Enbee V1 voices for stable narration workflows
Enbee V1 voices such as Ariana are still highly useful where:
- Consistency is more important than emotional range
- Large-scale audiobook production is needed
- Clear, neutral delivery is required
They provide a strong base layer for narration and can be combined with structured scripting to improve emotional output.
A practical workflow to fix flat emotional delivery
If your AI narration feels flat, the fix is not changing tools immediately. It is changing your process.
Step 1: Break your script into emotional segments
Do not treat a chapter as one block. Divide it into:
- Narrative setup
- Emotional build
- Climax
- Resolution
Step 2: Add intent before generation
For each segment, define:
- Tone
- Energy level
- Emotional state
Step 3: Insert controlled pauses
Use pauses to:
- Emphasize key lines
- Build tension
- Allow reflection
Step 4: Use voice variation strategically
Even with a single narrator, vary:
- Delivery style
- Speed
- Emotional tone
Step 5: Review like a listener, not a reader
Play your ai audio without looking at the text.
If emotion does not land without visual support, it needs adjustment.
What advanced teams are doing differently
Teams producing high-performing audiobooks and video narration are not relying on default generation.
They are:
- Creating narration-specific script formats
- Using AI voices as controllable systems, not outputs
- Iterating on delivery, not just text
- Building repeatable emotional templates
This is why some AI-generated content feels human, while most feels flat.

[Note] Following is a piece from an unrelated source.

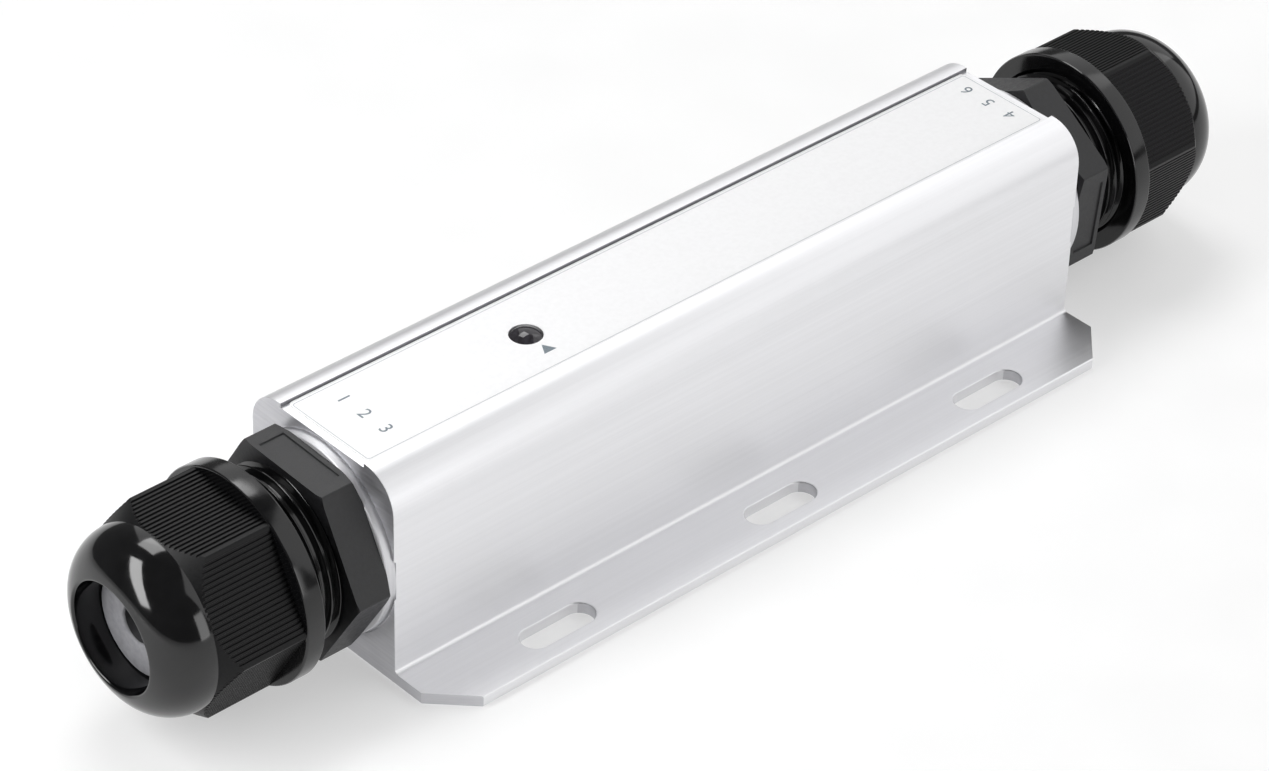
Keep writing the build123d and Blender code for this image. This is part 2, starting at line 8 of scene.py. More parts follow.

AI narration does not fail because it lacks capability. It fails because most workflows ignore how emotion actually works in audio.
Once you start treating text to speech as a directed medium rather than a conversion tool, the difference becomes immediate.
And when you combine that mindset with systems like Narration Box that allow granular control over tone, pacing, and emotion, AI narration stops sounding like a compromise and starts working like a production tool.